§ **Short task**: Exactly and only the lines from the one containing "Model this object" through the one containing "# At the end" are to be repeated, both ends included.

** START OF Record set **

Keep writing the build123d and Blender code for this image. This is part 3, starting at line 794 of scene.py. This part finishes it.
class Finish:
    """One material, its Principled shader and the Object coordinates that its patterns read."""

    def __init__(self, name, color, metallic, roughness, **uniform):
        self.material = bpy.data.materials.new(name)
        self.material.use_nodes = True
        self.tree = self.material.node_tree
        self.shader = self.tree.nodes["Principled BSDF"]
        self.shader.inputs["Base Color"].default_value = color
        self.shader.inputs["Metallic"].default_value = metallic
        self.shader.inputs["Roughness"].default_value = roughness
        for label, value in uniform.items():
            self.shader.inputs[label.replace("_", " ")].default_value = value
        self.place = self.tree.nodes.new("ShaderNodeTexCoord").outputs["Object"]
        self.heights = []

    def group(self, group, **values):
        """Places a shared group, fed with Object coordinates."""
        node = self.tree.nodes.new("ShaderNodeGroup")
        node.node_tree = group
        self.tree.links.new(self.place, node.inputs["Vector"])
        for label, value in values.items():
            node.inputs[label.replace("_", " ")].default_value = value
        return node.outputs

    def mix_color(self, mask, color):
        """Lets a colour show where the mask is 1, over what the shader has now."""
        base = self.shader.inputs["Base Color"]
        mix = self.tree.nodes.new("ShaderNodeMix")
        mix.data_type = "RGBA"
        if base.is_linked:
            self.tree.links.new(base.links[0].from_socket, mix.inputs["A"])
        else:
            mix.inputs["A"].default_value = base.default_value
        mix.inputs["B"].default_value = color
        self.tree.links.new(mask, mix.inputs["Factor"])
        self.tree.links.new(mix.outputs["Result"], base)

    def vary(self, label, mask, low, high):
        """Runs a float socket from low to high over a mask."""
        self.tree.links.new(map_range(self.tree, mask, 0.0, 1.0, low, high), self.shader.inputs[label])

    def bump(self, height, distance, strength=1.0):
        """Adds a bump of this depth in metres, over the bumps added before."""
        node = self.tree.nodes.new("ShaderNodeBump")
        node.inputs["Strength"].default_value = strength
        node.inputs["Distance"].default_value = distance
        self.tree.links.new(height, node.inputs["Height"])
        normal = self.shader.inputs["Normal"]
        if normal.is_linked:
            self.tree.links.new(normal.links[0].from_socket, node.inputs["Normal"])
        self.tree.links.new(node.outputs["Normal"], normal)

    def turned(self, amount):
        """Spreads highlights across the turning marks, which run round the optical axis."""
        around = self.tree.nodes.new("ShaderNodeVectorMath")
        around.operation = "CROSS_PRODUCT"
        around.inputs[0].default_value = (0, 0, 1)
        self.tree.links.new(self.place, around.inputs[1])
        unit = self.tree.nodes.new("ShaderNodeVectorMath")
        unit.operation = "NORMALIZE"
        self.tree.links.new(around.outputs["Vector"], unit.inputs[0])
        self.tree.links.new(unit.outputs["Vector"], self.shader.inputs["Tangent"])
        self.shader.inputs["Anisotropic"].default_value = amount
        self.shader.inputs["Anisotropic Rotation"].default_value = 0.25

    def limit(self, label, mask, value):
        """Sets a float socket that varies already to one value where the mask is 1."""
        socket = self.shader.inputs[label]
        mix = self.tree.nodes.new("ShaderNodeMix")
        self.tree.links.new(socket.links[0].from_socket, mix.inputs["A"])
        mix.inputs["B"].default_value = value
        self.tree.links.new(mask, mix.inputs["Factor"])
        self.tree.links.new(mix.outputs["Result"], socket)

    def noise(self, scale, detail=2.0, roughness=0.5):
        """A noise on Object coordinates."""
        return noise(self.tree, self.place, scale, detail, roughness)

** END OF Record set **
** START OF Record set **

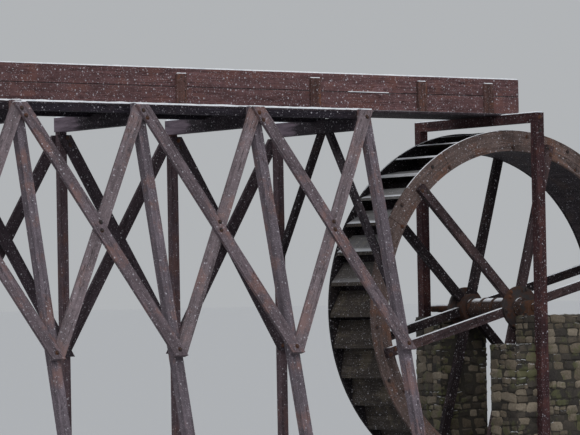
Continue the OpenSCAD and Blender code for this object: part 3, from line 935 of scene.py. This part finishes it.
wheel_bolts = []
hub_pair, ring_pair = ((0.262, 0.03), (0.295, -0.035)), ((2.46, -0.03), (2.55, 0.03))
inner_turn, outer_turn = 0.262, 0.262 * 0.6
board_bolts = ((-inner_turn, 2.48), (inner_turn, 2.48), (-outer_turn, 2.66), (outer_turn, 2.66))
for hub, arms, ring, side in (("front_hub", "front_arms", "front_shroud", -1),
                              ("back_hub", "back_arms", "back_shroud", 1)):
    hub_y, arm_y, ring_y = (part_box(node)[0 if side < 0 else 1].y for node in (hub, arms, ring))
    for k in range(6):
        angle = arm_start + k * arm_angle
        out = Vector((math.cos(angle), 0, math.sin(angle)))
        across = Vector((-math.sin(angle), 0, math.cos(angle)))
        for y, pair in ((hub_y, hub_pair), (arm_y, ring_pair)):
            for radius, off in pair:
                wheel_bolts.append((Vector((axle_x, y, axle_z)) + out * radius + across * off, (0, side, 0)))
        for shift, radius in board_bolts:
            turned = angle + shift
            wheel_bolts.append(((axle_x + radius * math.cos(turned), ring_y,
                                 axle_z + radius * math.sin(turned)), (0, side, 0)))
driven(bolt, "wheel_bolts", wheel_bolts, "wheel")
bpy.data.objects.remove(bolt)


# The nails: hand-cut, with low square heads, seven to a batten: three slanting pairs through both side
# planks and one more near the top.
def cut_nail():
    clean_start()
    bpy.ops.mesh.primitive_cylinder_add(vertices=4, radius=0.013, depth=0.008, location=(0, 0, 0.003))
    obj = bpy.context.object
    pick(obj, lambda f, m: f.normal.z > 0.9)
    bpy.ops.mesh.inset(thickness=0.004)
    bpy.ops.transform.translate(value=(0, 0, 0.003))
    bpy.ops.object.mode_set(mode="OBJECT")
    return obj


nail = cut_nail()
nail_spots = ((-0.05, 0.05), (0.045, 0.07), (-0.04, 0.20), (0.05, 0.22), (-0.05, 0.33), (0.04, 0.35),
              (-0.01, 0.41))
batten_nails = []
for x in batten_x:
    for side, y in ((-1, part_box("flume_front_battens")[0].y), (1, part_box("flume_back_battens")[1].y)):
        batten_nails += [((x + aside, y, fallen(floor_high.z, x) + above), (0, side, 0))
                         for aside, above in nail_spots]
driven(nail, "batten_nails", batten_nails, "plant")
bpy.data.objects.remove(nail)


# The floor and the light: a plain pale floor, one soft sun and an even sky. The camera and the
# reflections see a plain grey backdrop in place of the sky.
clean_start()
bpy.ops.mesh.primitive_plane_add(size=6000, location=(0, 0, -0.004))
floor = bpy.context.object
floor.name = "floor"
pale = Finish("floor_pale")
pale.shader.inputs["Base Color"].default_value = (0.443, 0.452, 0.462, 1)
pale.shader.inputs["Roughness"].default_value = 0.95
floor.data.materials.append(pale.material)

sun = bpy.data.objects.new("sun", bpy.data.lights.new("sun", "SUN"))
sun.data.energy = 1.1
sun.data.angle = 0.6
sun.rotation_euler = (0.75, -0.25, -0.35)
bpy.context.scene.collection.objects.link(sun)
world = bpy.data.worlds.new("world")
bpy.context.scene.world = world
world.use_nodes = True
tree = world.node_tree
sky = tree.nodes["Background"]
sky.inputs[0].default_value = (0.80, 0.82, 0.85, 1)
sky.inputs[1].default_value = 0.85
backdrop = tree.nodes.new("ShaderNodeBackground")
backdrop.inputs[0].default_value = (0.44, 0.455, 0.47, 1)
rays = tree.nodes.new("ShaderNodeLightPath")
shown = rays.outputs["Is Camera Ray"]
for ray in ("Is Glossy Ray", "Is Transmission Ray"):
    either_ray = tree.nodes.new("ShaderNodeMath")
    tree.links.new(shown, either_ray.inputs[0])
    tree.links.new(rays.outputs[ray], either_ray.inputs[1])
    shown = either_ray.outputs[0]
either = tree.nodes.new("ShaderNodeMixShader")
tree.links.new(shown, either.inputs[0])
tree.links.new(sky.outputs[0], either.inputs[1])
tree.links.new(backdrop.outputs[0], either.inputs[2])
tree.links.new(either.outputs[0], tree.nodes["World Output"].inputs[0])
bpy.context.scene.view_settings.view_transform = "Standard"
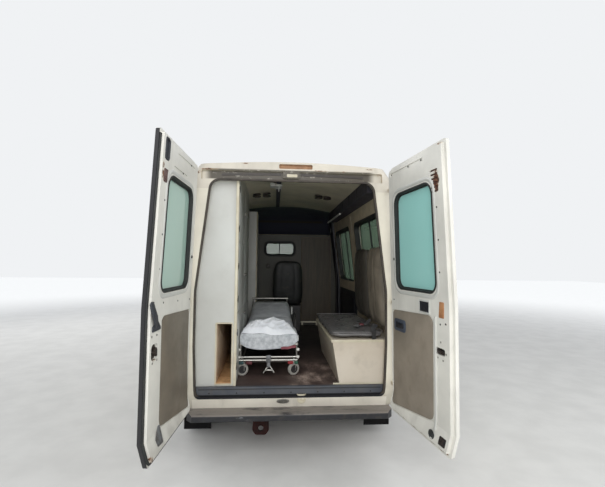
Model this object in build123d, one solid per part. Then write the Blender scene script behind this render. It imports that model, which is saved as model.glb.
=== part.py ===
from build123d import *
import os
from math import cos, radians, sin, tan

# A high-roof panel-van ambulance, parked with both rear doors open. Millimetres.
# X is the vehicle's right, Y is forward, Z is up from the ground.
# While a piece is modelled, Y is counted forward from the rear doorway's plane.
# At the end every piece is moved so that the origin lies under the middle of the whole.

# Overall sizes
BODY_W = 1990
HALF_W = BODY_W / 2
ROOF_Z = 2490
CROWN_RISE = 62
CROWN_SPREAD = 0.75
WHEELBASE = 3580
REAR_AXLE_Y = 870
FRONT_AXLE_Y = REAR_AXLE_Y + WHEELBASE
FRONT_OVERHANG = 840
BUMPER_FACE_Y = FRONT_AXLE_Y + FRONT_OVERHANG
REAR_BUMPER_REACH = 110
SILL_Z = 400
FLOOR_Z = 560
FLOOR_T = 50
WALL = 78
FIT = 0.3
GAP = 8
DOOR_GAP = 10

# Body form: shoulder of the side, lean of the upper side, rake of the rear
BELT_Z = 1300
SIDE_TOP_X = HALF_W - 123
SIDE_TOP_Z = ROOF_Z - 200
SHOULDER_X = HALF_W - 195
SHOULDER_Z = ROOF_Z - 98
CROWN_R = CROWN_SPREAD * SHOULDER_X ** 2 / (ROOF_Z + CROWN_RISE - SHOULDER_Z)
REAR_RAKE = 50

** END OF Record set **
** START OF Record set **

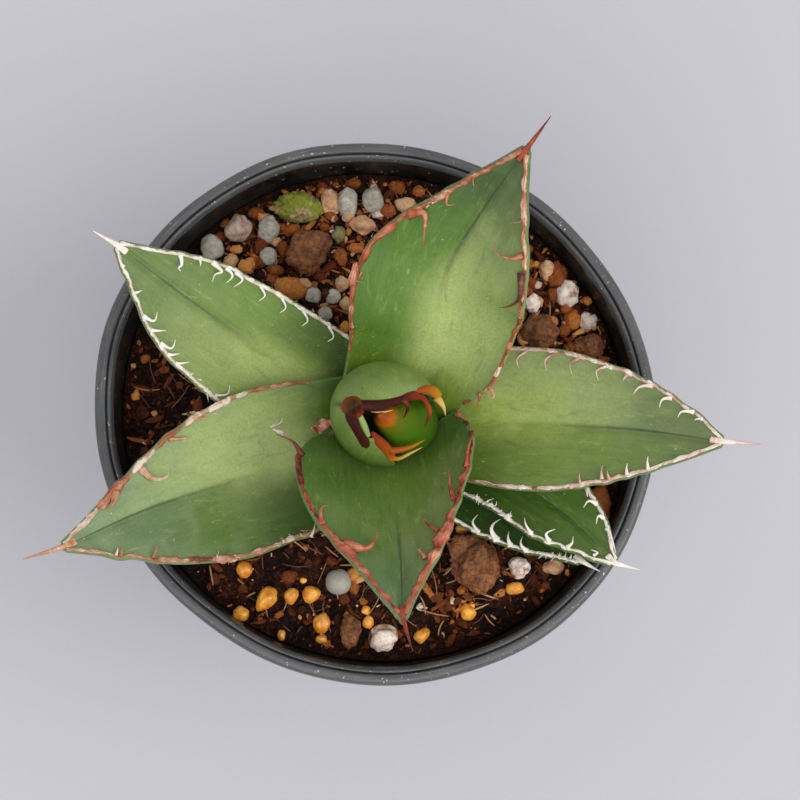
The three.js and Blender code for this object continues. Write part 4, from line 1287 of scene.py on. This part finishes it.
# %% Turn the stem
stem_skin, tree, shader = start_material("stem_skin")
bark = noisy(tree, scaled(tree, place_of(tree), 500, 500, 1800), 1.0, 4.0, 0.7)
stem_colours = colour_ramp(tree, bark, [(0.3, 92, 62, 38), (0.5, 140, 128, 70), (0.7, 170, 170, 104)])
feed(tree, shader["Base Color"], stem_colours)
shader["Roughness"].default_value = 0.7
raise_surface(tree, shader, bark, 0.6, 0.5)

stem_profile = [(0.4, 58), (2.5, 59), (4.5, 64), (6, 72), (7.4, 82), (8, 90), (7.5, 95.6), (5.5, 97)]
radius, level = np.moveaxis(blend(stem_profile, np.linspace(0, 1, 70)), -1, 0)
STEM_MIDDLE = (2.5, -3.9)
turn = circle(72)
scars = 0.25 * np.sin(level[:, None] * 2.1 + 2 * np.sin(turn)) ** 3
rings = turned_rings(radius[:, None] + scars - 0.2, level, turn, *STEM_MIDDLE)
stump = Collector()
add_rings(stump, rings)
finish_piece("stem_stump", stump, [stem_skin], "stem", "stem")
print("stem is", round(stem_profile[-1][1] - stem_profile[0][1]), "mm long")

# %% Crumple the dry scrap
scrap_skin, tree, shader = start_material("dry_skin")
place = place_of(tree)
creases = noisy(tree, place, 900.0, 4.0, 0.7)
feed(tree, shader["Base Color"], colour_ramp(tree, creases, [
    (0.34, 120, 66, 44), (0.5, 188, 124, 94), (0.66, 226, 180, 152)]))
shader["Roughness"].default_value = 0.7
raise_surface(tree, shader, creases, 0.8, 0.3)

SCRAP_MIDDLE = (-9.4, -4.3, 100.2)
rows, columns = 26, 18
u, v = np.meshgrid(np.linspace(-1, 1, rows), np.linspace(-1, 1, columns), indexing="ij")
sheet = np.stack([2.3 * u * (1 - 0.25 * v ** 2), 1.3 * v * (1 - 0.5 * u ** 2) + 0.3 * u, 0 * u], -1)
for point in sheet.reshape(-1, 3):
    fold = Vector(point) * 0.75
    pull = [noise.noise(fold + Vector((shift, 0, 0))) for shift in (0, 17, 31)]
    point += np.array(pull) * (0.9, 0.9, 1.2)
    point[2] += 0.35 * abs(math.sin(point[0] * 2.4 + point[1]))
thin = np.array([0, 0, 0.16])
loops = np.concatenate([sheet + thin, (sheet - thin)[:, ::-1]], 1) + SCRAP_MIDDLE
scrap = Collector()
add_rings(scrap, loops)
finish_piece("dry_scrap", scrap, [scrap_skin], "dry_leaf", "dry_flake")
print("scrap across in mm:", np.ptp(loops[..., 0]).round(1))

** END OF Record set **

§ **Written answer**:
Model this object in build123d, one solid per part. Then write the Blender scene script behind this render. It imports that model, which is saved as model.glb.
=== part.py ===
from build123d import *
import os
from math import cos, radians, sin, tan

# A high-roof panel-van ambulance, parked with both rear doors open. Millimetres.
# X is the vehicle's right, Y is forward, Z is up from the ground.
# While a piece is modelled, Y is counted forward from the rear doorway's plane.
# At the end every piece is moved so that the origin lies under the middle of the whole.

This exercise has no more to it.